» DATA:
━━━━━━

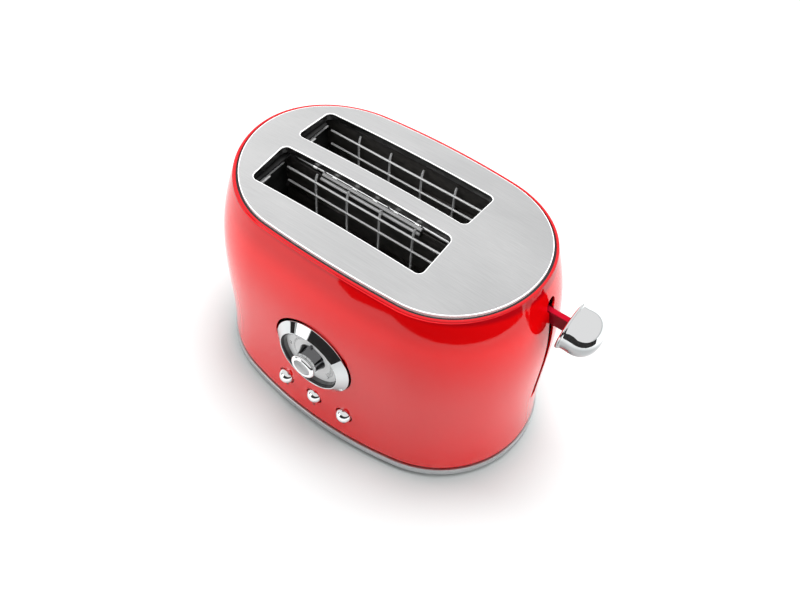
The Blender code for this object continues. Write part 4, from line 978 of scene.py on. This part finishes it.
winding = Finish("enamelled_copper_wire", (0.52, 0.19, 0.08), 0.3, 0.9)
turns = winding.node(
    "ShaderNodeTexWave",
    {"bands_direction": "Z"},
    {"Vector": winding.spot(), "Scale": 420, "Distortion": 0.4},
    "Fac",
)
winding.feed(base_color=winding.mix(turns, (0.30, 0.09, 0.035), (0.62, 0.25, 0.11)))
winding.relief(turns, 0.0001, 0.7)
refinish(winding, "magnet_coil")
refinish(sheet, "magnet_core")


# Crumb tray and cord gland
# A shallow steel tray slides out of the far end by its grip. A rubber gland in the back wall
# is where the supply lead goes in.

refinish(satin, "crumb_tray")
refinish(rubber, "cord_gland")


# Floor and light
# A plain white table under a large soft overhead light, two side lamps and a low panel at the
# front that reflections show. A black wall round the front and a small black card, both hidden
# from the camera, darken what the chrome and the enamel mirror.

white = Finish("white_table", (0.49, 0.51, 0.51), 0.7)
white.relief(white.noise(30), 0.0001, 0.02)
floor_reach = 5
room_brightness = 0.77


def staged(name, rows, finish):
    """A sheet of the set between rows of points, no part of the toaster"""
    form = bmesh.new()
    grid = [[form.verts.new(point) for point in row] for row in rows]
    for low_row, high_row in zip(grid, grid[1:]):
        for index in range(len(low_row) - 1):
            corners = (low_row[index], low_row[index + 1], high_row[index + 1], high_row[index])
            form.faces.new(corners)
    mesh = bpy.data.meshes.new(name)
    form.to_mesh(mesh)
    form.free()
    mesh.materials.append(finish.material)
    sheet_piece = bpy.data.objects.new(name, mesh)
    bpy.context.scene.collection.objects.link(sheet_piece)
    return sheet_piece


floor_rows = []
for y in (-floor_reach, floor_reach):
    floor_rows.append([(-floor_reach, y, 0), (floor_reach, y, 0)])
staged("floor", floor_rows, white)

world = bpy.data.worlds.new("studio")
world.use_nodes = True
world.node_tree.nodes["Background"].inputs["Color"].default_value = (1, 1, 1, 1)
world.node_tree.nodes["Background"].inputs["Strength"].default_value = room_brightness
bpy.context.scene.world = world


def softbox(name, place, aim, size, power, mirrored=False):
    """A large square soft lamp at a place, facing a point; reflections see it if mirrored"""
    lamp = bpy.data.lights.new(name, "AREA")
    lamp.shape = "RECTANGLE"
    lamp.size = lamp.size_y = size
    lamp.energy = power
    holder = bpy.data.objects.new(name, lamp)
    holder.location = place
    holder.rotation_euler = (Vector(aim) - Vector(place)).to_track_quat("-Z", "Y").to_euler()
    holder.visible_glossy = mirrored
    bpy.context.scene.collection.objects.link(holder)


softbox("overhead", (0, 0.22, 1.4), (0, 0, 0), 0.8, 35)
softbox("far_lamp", (-1.0, -0.25, 0.7), (0, 0, 0.05), 0.6, 6.2)
softbox("lever_lamp", (1.0, 0.15, 0.7), (0, 0, 0.05), 0.6, 4.5)
softbox("front_panel", (-0.5, -0.75, 0.25), (0, 0, 0.1), 0.35, 0.55, mirrored=True)


def direction(turn_angle, rise=0):
    """Unit vector at an angle from the front towards the lever, and a height angle"""
    turn_angle, rise = math.radians(turn_angle), math.radians(rise)
    flat = math.cos(rise)
    return Vector((flat * math.sin(turn_angle), -flat * math.cos(turn_angle), math.sin(rise)))


black_card = Finish("black_card", (0.01, 0.01, 0.01), 0.9)
# The wall's foot rises before an angle and its top sinks after two others, by metres a degree
wall_distance, wall_start, wall_step, wall_steps = 0.43, -18, 4, 30
wall_foot, foot_rise_before, foot_rise = 0.012, -14, 0.004
wall_top, top_fall_after, top_fall, most_top_fall = 0.27, 10, 0.003, 0.06
end_fall_after, end_fall = 35, 0.0015
low_rim, high_rim = [], []
for step in range(wall_steps):
    turn_angle = wall_start + wall_step * step
    spot = middle + direction(turn_angle) * wall_distance
    low = wall_foot + max(0, foot_rise_before - turn_angle) * foot_rise
    fall = min(most_top_fall, max(0, turn_angle - top_fall_after) * top_fall)
    high = wall_top - fall - max(0, turn_angle - end_fall_after) * end_fall
    low_rim.append((spot.x, spot.y, low))
    high_rim.append((spot.x, spot.y, high))
dark_wall = staged("card_round_front", [low_rim, high_rim], black_card)
dark_wall.visible_camera = False
dark_wall.visible_shadow = False

card_turn, card_distance, card_width, card_height = -55.5, 0.35, 0.1, 0.15
card_centre = middle + Vector((-0.027, -0.084, 0.102)) + direction(card_turn) * card_distance
card_side = direction(card_turn + 90) * card_width / 2
card_top = direction(card_turn, 90) * card_height / 2
card_rows = []
for edge in (card_centre - card_top, card_centre + card_top):
    card_rows.append([edge - card_side, edge + card_side])
bezel_card = staged("card_bezel", card_rows, black_card)
bezel_card.visible_camera = False
bezel_card.visible_diffuse = False
bezel_card.visible_shadow = False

━━━━━━

» AIM: Each line of the material should be echoed exactly.

» EXERCISE OUTPUT:
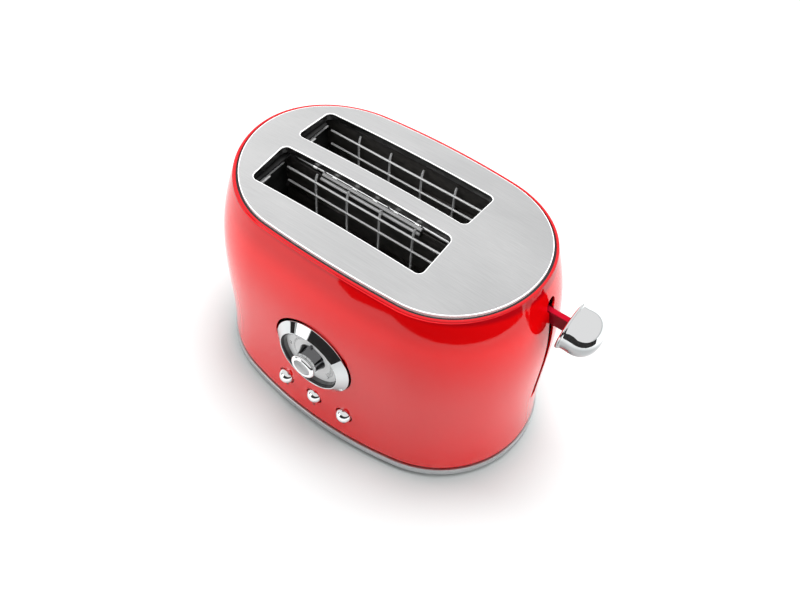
The Blender code for this object continues. Write part 4, from line 978 of scene.py on. This part finishes it.
winding = Finish("enamelled_copper_wire", (0.52, 0.19, 0.08), 0.3, 0.9)
turns = winding.node(
    "ShaderNodeTexWave",
    {"bands_direction": "Z"},
    {"Vector": winding.spot(), "Scale": 420, "Distortion": 0.4},
    "Fac",
)
winding.feed(base_color=winding.mix(turns, (0.30, 0.09, 0.035), (0.62, 0.25, 0.11)))
winding.relief(turns, 0.0001, 0.7)
refinish(winding, "magnet_coil")
refinish(sheet, "magnet_core")


# Crumb tray and cord gland
# A shallow steel tray slides out of the far end by its grip. A rubber gland in the back wall
# is where the supply lead goes in.

refinish(satin, "crumb_tray")
refinish(rubber, "cord_gland")


# Floor and light
# A plain white table under a large soft overhead light, two side lamps and a low panel at the
# front that reflections show. A black wall round the front and a small black card, both hidden
# from the camera, darken what the chrome and the enamel mirror.

white = Finish("white_table", (0.49, 0.51, 0.51), 0.7)
white.relief(white.noise(30), 0.0001, 0.02)
floor_reach = 5
room_brightness = 0.77


def staged(name, rows, finish):
    """A sheet of the set between rows of points, no part of the toaster"""
    form = bmesh.new()
    grid = [[form.verts.new(point) for point in row] for row in rows]
    for low_row, high_row in zip(grid, grid[1:]):
        for index in range(len(low_row) - 1):
            corners = (low_row[index], low_row[index + 1], high_row[index + 1], high_row[index])
            form.faces.new(corners)
    mesh = bpy.data.meshes.new(name)
    form.to_mesh(mesh)
    form.free()
    mesh.materials.append(finish.material)
    sheet_piece = bpy.data.objects.new(name, mesh)
    bpy.context.scene.collection.objects.link(sheet_piece)
    return sheet_piece


floor_rows = []
for y in (-floor_reach, floor_reach):
    floor_rows.append([(-floor_reach, y, 0), (floor_reach, y, 0)])
staged("floor", floor_rows, white)

world = bpy.data.worlds.new("studio")
world.use_nodes = True
world.node_tree.nodes["Background"].inputs["Color"].default_value = (1, 1, 1, 1)
world.node_tree.nodes["Background"].inputs["Strength"].default_value = room_brightness
bpy.context.scene.world = world


def softbox(name, place, aim, size, power, mirrored=False):
    """A large square soft lamp at a place, facing a point; reflections see it if mirrored"""
    lamp = bpy.data.lights.new(name, "AREA")
    lamp.shape = "RECTANGLE"
    lamp.size = lamp.size_y = size
    lamp.energy = power
    holder = bpy.data.objects.new(name, lamp)
    holder.location = place
    holder.rotation_euler = (Vector(aim) - Vector(place)).to_track_quat("-Z", "Y").to_euler()
    holder.visible_glossy = mirrored
    bpy.context.scene.collection.objects.link(holder)


softbox("overhead", (0, 0.22, 1.4), (0, 0, 0), 0.8, 35)
softbox("far_lamp", (-1.0, -0.25, 0.7), (0, 0, 0.05), 0.6, 6.2)
softbox("lever_lamp", (1.0, 0.15, 0.7), (0, 0, 0.05), 0.6, 4.5)
softbox("front_panel", (-0.5, -0.75, 0.25), (0, 0, 0.1), 0.35, 0.55, mirrored=True)


def direction(turn_angle, rise=0):
    """Unit vector at an angle from the front towards the lever, and a height angle"""
    turn_angle, rise = math.radians(turn_angle), math.radians(rise)
    flat = math.cos(rise)
    return Vector((flat * math.sin(turn_angle), -flat * math.cos(turn_angle), math.sin(rise)))


black_card = Finish("black_card", (0.01, 0.01, 0.01), 0.9)
# The wall's foot rises before an angle and its top sinks after two others, by metres a degree
wall_distance, wall_start, wall_step, wall_steps = 0.43, -18, 4, 30
wall_foot, foot_rise_before, foot_rise = 0.012, -14, 0.004
wall_top, top_fall_after, top_fall, most_top_fall = 0.27, 10, 0.003, 0.06
end_fall_after, end_fall = 35, 0.0015
low_rim, high_rim = [], []
for step in range(wall_steps):
    turn_angle = wall_start + wall_step * step
    spot = middle + direction(turn_angle) * wall_distance
    low = wall_foot + max(0, foot_rise_before - turn_angle) * foot_rise
    fall = min(most_top_fall, max(0, turn_angle - top_fall_after) * top_fall)
    high = wall_top - fall - max(0, turn_angle - end_fall_after) * end_fall
    low_rim.append((spot.x, spot.y, low))
    high_rim.append((spot.x, spot.y, high))
dark_wall = staged("card_round_front", [low_rim, high_rim], black_card)
dark_wall.visible_camera = False
dark_wall.visible_shadow = False

card_turn, card_distance, card_width, card_height = -55.5, 0.35, 0.1, 0.15
card_centre = middle + Vector((-0.027, -0.084, 0.102)) + direction(card_turn) * card_distance
card_side = direction(card_turn + 90) * card_width / 2
card_top = direction(card_turn, 90) * card_height / 2
card_rows = []
for edge in (card_centre - card_top, card_centre + card_top):
    card_rows.append([edge - card_side, edge + card_side])
bezel_card = staged("card_bezel", card_rows, black_card)
bezel_card.visible_camera = False
bezel_card.visible_diffuse = False
bezel_card.visible_shadow = False